Do Treat It Like Beta Feedback

Just like when you sorted through your beta feedback and made adjustments, use your review comments to make improvements. If more than two reviews highlight a pacing problem, or you notice you’re getting praise for the way you’ve world built, but a few different people seem to not like a specific character, keep it in mind when writing your next book.

Don’t Engage

As tempting as it is to respond to a review, especially one you feel is overly critical or wrong, don’t do it. You may have heard the motto that “Reviews are for readers”, and it’s true. As much as you can learn from reading your reviews, the real purpose of a review is to let other readers know if they should pick up your book. Do not engage with the reviewers.

If you feel as if you have to write something, write it to yourself. Pour everything you’re feeling about the review onto some paper and then rip it up. It will get it out of your system, privately. Writing about it publicly makes it something you’ll eventually regret.

Do Remember It’s About Credibility

While the first few reviews you get might be 4 and 5 stars, eventually you will get 3 stars, 2, and even 1. Some writers take this on as a badge of honor and celebrate the fact they’ve gotten their first 1-star review. It’s okay to do that, it’s even okay to feel bad you’ve gotten low ratings. What you need to know/remember is that a mix of ratings gives you credibility.

When my first book, Blackbirch: The Beginning, was published, a friend mentioned it to a work colleague who decided to check out the ebook. One of the first things he did was look at the ratings on Goodreads and he then told my friend it was (at that time) only 4 and 5 stars and that made him question if it was only friends or family members that had left reviews. There was no credibility.

My friend did tell him she didn’t know any of the people who’d left reviews, and unless he saw her name there, it was definitely not just friends or family members. He bought the ebook after that, but when I was told the story, it was an interesting learning moment. I didn’t know that’s what some people thought when they saw only positive reviews.

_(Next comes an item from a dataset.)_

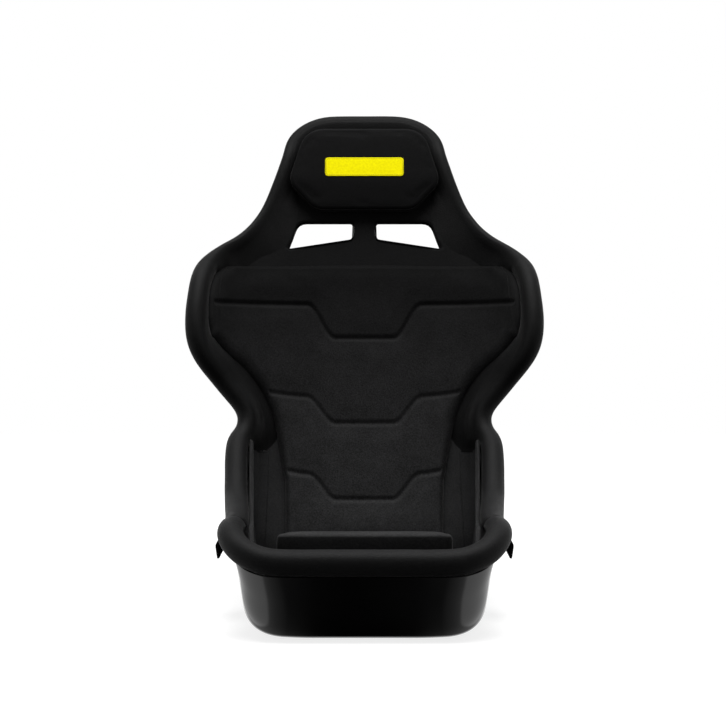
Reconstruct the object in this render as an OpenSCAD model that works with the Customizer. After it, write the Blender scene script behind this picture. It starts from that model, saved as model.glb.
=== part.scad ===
// Fixed-back racing bucket seat: moulded shell, padded edge, fabric liners and loose cushions.
// Millimetres. The seat faces -Y, +Z is up. The origin is on the underside, at the centre of the base bolts.

/* [Shell] */
// Thickness of the moulded laminate
laminate = 4.5; // [3:0.5:7]
// Front face of the tub
front_y = -185; // [-215:1:-170]
// Height of the shell's front lip
front_lip_z = 95; // [75:1:115]
// Height of the shell's top edge
head_z = 803; // [780:1:835]
// Angle of the back from upright
recline = 14.7; // [10:0.1:20]
// Where the back line leaves the floor bend
back_foot_y = 195; // [180:1:210]
// Half width of the tub where it rests
tub_half = 168; // [160:1:185]
// Half width across the hips at the shell's edge
hip_half = 206; // [198:1:218]
// Half width across the waist at the shell's edge
waist_half = 192; // [182:1:204]
// Half width across the shoulder wings at the shell's edge
shoulder_half = 269; // [250:1:285]
// Half width of the head part at the shell's edge
head_half = 128; // [115:1:140]
// Height of the hip edge
hip_z = 238; // [220:1:256]
// Height of the widest point of the wings
wing_z = 440; // [430:1:460]
// Foremost point of the wings' edge
wing_y = 156; // [130:1:180]

/* [Padded edge] */
// Radius of the front roll
front_roll_r = 19; // [16:0.5:22]
// Radius of the edge roll along the hips
hip_roll_r = 18; // [15:0.5:21]
// Radius of the edge roll round the wings
wing_roll_r = 16; // [13:0.5:19]
// Radius of the edge roll round the head
head_roll_r = 14; // [11:0.5:17]

/* [Belt slots] */
// Half width of the bridge between the shoulder belt slots
bridge_half = 20.5; // [16:0.5:28]
// Width of a shoulder belt slot along its lower edge
shoulder_slot = 111; // [90:1:120]
// Height of a shoulder belt slot at its outer end
shoulder_slot_rise = 50; // [36:1:56]
// Length of a lap belt slot
lap_slot = 72; // [56:1:84]
// Height of a lap belt slot
lap_slot_rise = 20; // [14:1:26]
// Width of the crotch belt slot
crotch_slot = 70; // [54:1:84]
// Wall of the slot trims
trim = 2.2; // [1.6:0.2:3]

/* [Upholstery] */
// Thickness of the fabric-covered foam liners
liner = 7; // [4:0.5:9]
// Thickness of the back cushion
back_pad = 17; // [12:0.5:24]
// Thickness of the headrest cushion
head_pad = 26; // [18:0.5:34]
// Thickness of the seat cushion
seat_pad = 48; // [36:1:60]
// Half width of the seat cushion's front
seat_half = 126; // [110:1:134]
// Height of the seat cushion's front edge
seat_front_z = 150; // [142:1:158]
// Fall of the seat cushion from front to rear, in degrees
seat_fall = 7.3; // [4:0.1:9]
// Thickness of the side cushions beside the roll
side_pad = 7; // [5:0.5:10]
// Depth of the side cushions below the shell's edge
side_pad_drop = 44; // [32:1:50]
// Half width of the patch on the headrest
patch_half = 68; // [50:1:78]
// Height of the patch on the headrest
patch_rise = 34; // [24:1:44]
// Depth of the sewn channels
channel_depth = 5.5; // [2:0.5:8]
// Half width of a sewn channel
channel_half = 7; // [5:0.5:10]
// Thickness of the hook strips behind the cushions
strip = 1.8; // [1.2:0.2:2.6]

/* [Base mounting] */
// Distance between the base inserts across the seat
bolt_x = 200; // [160:1:210]
// Distance between the base inserts from front to rear
bolt_y = 200; // [160:1:210]
// Radius of the tapped hole
bolt_hole_r = 3.4; // [2.5:0.1:4.2]
// Radius of the insert's body
insert_r = 8; // [7:0.5:10]
// Height of the inserts
insert_height = 20; // [14:1:24]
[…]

For the record—and so this isn’t seen as a humblebrag—I have since racked up a 2 and 3-star review, and I am glad they’re there because I now know they give my book ratings the credibility that some readers need to see before buying.

Don’t Get Caught Up Constantly Checking

If the first thing you do every day is check to see if you’ve gotten a review, stop right now. While I’m not saying don’t ever check on your reviews, you don’t need to be checking on them daily, especially if you’re doing that instead of writing.

Do Accept That Not Everyone Will Leave A Review

Reviews help, and you’ll learn that quickly when you’re part of the writing community. Everyone loves to encourage reviews as they help with rankings, credibility, and getting your book seen by potential readers who may buy it. You can ask people to review your book, in a note at the end of your novel, or via regular social media posts, but what you can’t do it make someone leave a review.

Some people don’t, whether it’s because they don’t know how, don’t have the accounts (they aren’t a member of Goodreads), haven’t bought enough from Amazon (sadly, it’s true that even if they’ve purchased your book and it’s a verified sale, if they haven’t spent $50 in the last year, Amazon will not allow them to leave a review), or they just don’t know what to write (for the record, you don’t need to write anything more than “I liked it” or leave anything more than a star rating).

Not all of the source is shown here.